= Stated exercise =
Print verbatim every line starting at the one that contains "Reconstruct the object" and ending at the final line of the records; include both endpoints.

= Given data =
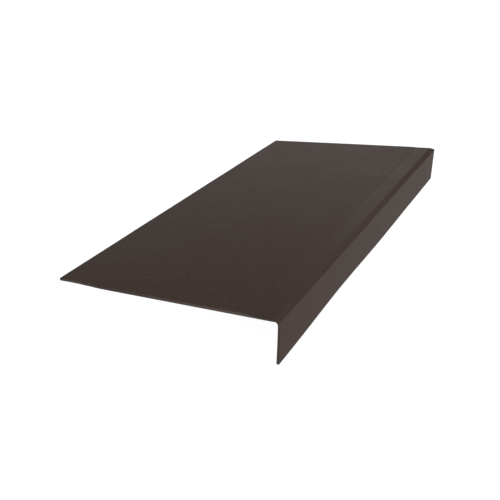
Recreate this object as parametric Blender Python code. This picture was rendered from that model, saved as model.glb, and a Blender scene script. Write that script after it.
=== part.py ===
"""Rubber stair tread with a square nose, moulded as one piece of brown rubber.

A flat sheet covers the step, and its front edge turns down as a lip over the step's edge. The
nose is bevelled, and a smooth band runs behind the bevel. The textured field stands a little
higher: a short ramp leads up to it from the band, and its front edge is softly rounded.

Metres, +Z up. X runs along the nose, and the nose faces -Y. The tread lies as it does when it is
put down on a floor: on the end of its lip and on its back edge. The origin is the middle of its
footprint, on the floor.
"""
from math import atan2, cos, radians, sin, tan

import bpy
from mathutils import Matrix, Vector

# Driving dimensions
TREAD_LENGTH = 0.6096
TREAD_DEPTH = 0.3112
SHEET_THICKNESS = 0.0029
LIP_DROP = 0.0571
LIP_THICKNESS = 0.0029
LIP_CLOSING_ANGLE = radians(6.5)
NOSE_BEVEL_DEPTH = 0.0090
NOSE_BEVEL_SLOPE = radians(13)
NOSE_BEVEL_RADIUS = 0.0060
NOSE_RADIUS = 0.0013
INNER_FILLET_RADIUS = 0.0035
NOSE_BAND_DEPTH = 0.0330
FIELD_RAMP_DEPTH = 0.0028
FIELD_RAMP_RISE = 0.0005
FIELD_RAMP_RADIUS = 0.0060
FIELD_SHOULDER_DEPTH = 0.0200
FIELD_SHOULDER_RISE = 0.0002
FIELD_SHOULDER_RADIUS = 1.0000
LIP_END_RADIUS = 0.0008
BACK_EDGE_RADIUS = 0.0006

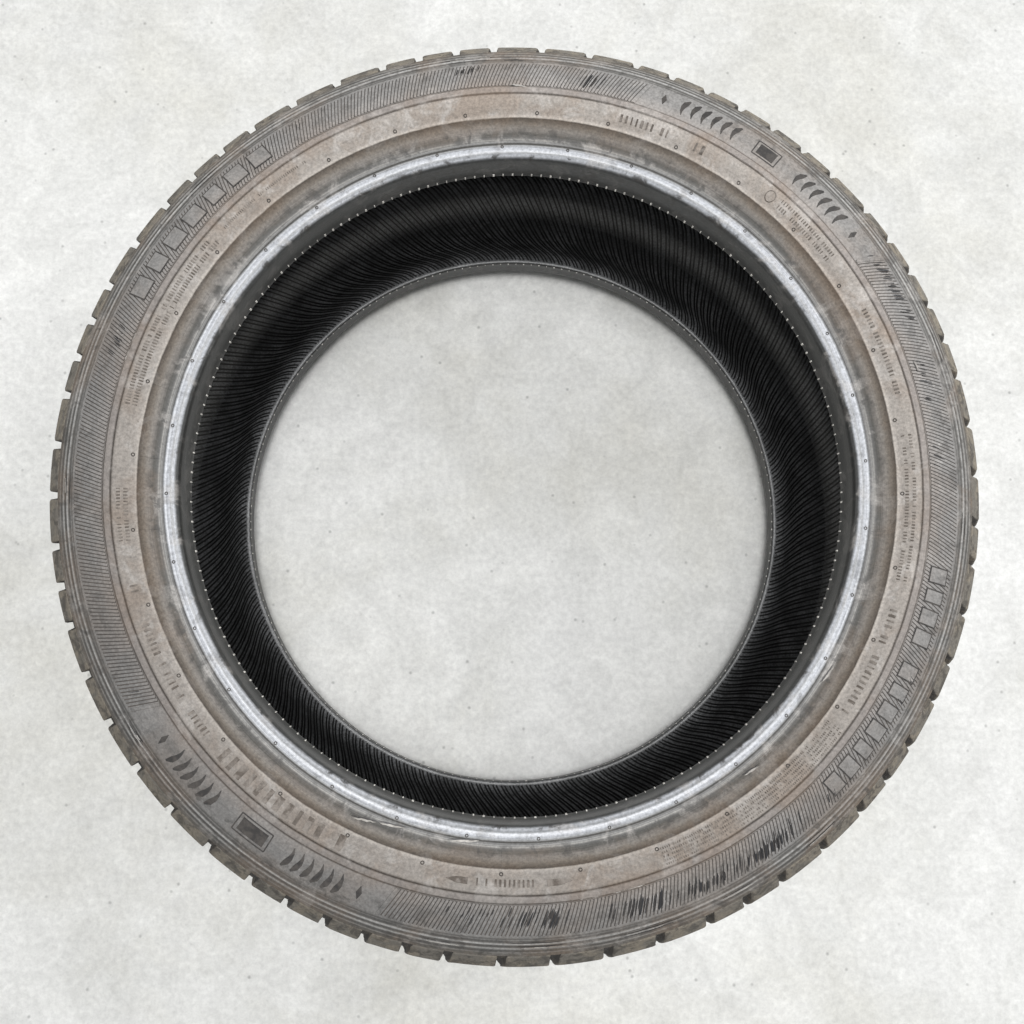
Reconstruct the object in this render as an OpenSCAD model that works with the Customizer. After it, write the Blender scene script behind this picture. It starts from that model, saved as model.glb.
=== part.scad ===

= Result of this exercise =
Reconstruct the object in this render as an OpenSCAD model that works with the Customizer. After it, write the Blender scene script behind this picture. It starts from that model, saved as model.glb.
=== part.scad ===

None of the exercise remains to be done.